— start of INPUT ROWS —

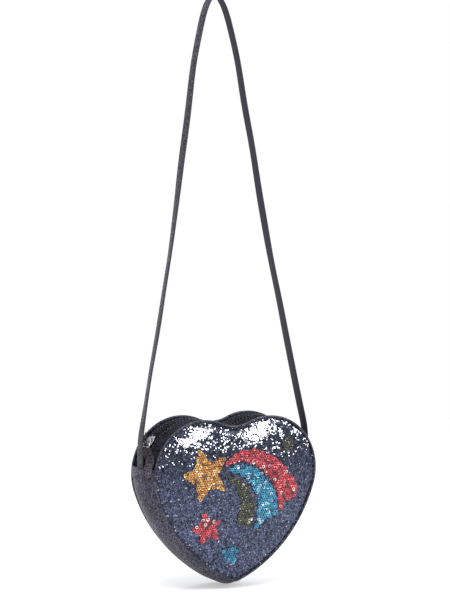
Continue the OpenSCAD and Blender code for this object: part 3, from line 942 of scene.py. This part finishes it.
def block(size, at, taper, round_off):
    """A cube of the given size with its lower end tapered and all its edges rounded."""
    obj = added(bpy.ops.mesh.primitive_cube_add, size=1, location=Vector(at) * MM)
    obj.scale = Vector(size) * MM
    bpy.ops.object.transform_apply(location=True, rotation=False, scale=True)
    edit(obj, lambda: bpy.ops.mesh.subdivide(number_cuts=2))
    co = coordinates(obj)
    share = np.clip((co[:, 0] / MM - at[0]) / size[0] + 0.5, 0, 1)
    co[:, 1] *= 1 - (1 - taper) * share ** 1.5
    set_coordinates(obj, co)
    modify(obj, "BEVEL", width=round_off * MM, segments=3, limit_method="ANGLE", angle_limit=math.radians(40))
    return obj


def hoop(major, minor, facets, shares, z=0):
    """An upright ring of round wire, stretched by a share along each of its own axes."""
    obj = added(bpy.ops.mesh.primitive_torus_add, major_segments=24, minor_segments=facets,
                major_radius=major * MM, minor_radius=minor * MM, location=(0, 0, z * MM),
                rotation=(math.pi / 2, 0, 0))
    obj.scale = shares
    bpy.ops.object.transform_apply(location=True, rotation=True, scale=True)
    return obj


def joined(name, parts, where):
    only(parts[0])
    for part in parts:
        part.select_set(True)
    bpy.ops.object.join()
    obj = bpy.context.object
    obj.name = obj.data.name = name
    obj.data.transform(where)
    edit(obj, face_outwards)
    smooth(obj, 40)
    return obj


def on_lobe(side, angle, radius, y=ZIP_Y):
    """A place over a lobe whose Z points outwards and whose X points up along the zip."""
    c, s = math.cos(angle), math.sin(angle)
    return frame_at(place(side * (LOBE_X + radius * c), y, radius * s), (side * c, 0, s), (-side * s, 0, c))


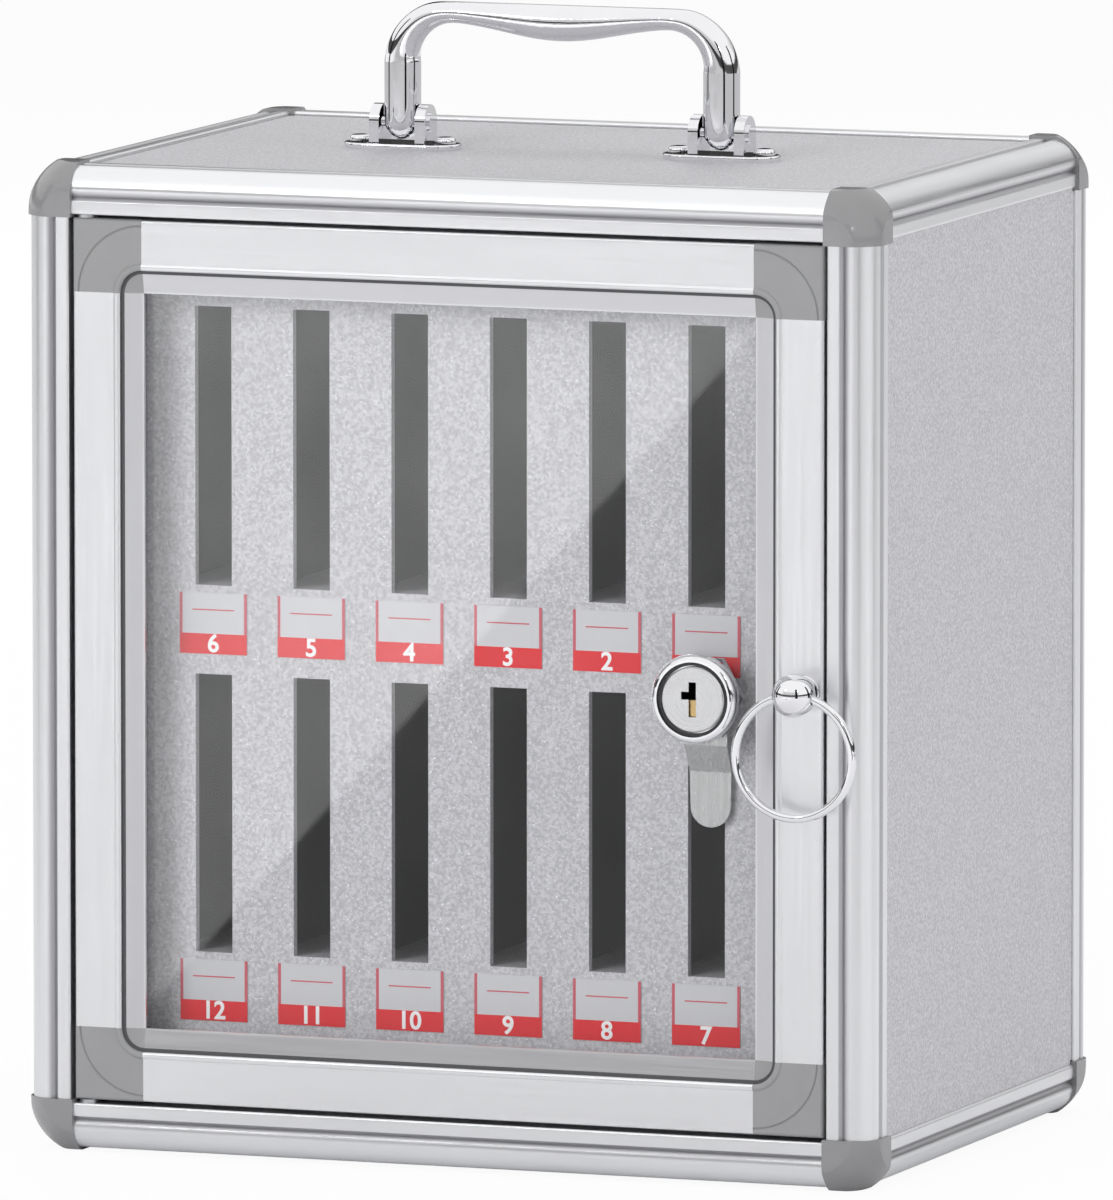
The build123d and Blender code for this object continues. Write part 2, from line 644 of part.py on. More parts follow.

— end of INPUT ROWS —

◆ **PROBLEM REQUIREMENTS**
The records above should be repeated in full, exactly as given.

◆ **EXERCISE RESPONSE**
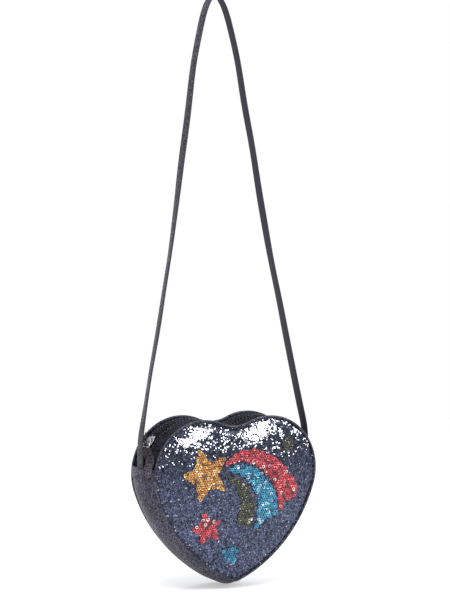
Continue the OpenSCAD and Blender code for this object: part 3, from line 942 of scene.py. This part finishes it.
def block(size, at, taper, round_off):
    """A cube of the given size with its lower end tapered and all its edges rounded."""
    obj = added(bpy.ops.mesh.primitive_cube_add, size=1, location=Vector(at) * MM)
    obj.scale = Vector(size) * MM
    bpy.ops.object.transform_apply(location=True, rotation=False, scale=True)
    edit(obj, lambda: bpy.ops.mesh.subdivide(number_cuts=2))
    co = coordinates(obj)
    share = np.clip((co[:, 0] / MM - at[0]) / size[0] + 0.5, 0, 1)
    co[:, 1] *= 1 - (1 - taper) * share ** 1.5
    set_coordinates(obj, co)
    modify(obj, "BEVEL", width=round_off * MM, segments=3, limit_method="ANGLE", angle_limit=math.radians(40))
    return obj


def hoop(major, minor, facets, shares, z=0):
    """An upright ring of round wire, stretched by a share along each of its own axes."""
    obj = added(bpy.ops.mesh.primitive_torus_add, major_segments=24, minor_segments=facets,
                major_radius=major * MM, minor_radius=minor * MM, location=(0, 0, z * MM),
                rotation=(math.pi / 2, 0, 0))
    obj.scale = shares
    bpy.ops.object.transform_apply(location=True, rotation=True, scale=True)
    return obj


def joined(name, parts, where):
    only(parts[0])
    for part in parts:
        part.select_set(True)
    bpy.ops.object.join()
    obj = bpy.context.object
    obj.name = obj.data.name = name
    obj.data.transform(where)
    edit(obj, face_outwards)
    smooth(obj, 40)
    return obj


def on_lobe(side, angle, radius, y=ZIP_Y):
    """A place over a lobe whose Z points outwards and whose X points up along the zip."""
    c, s = math.cos(angle), math.sin(angle)
    return frame_at(place(side * (LOBE_X + radius * c), y, radius * s), (side * c, 0, s), (-side * s, 0, c))


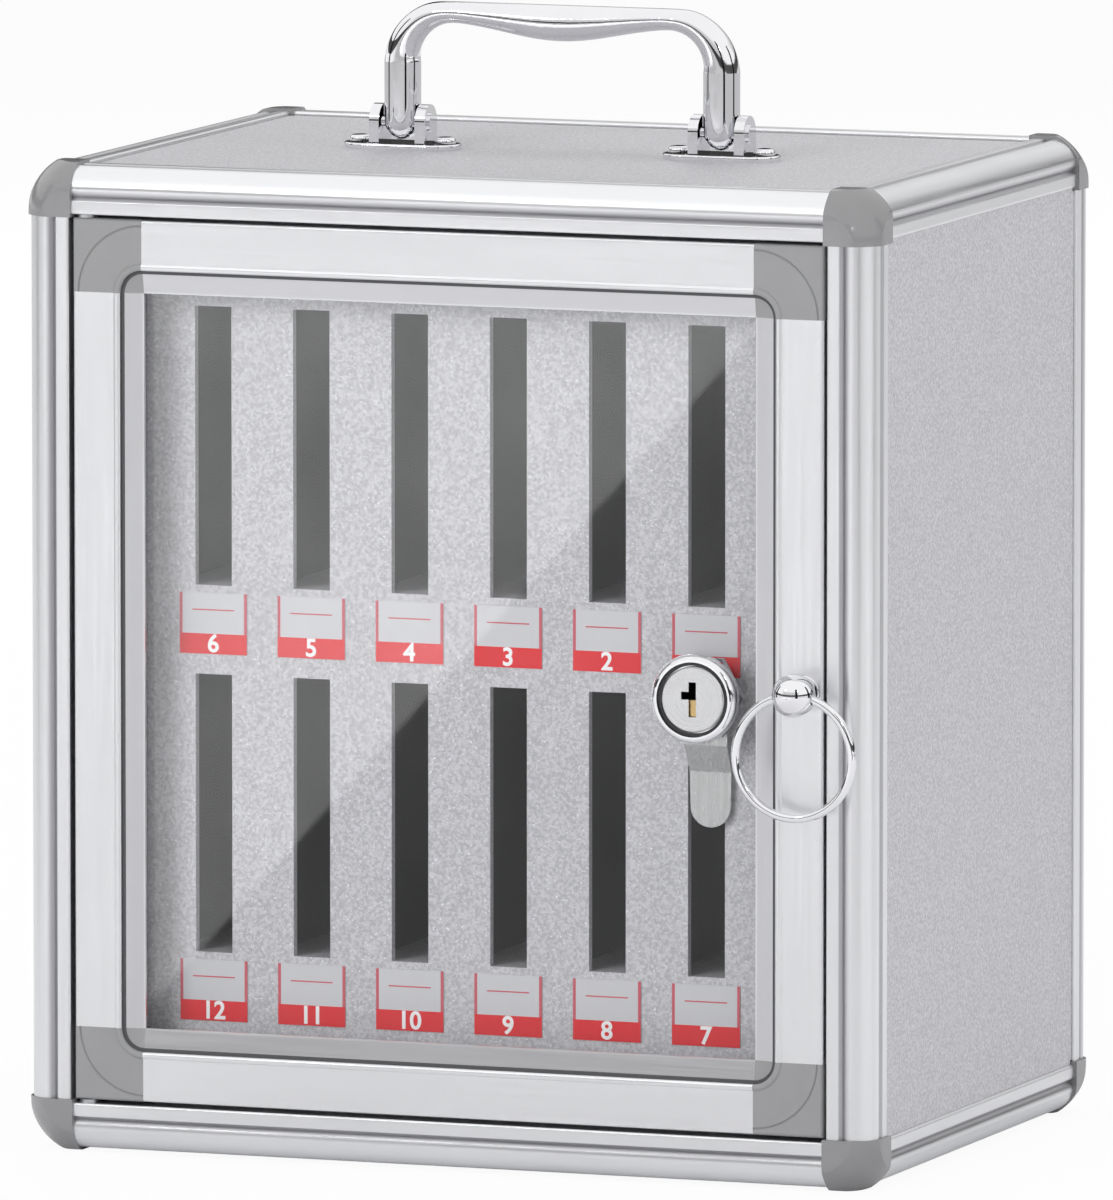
The build123d and Blender code for this object continues. Write part 2, from line 644 of part.py on. More parts follow.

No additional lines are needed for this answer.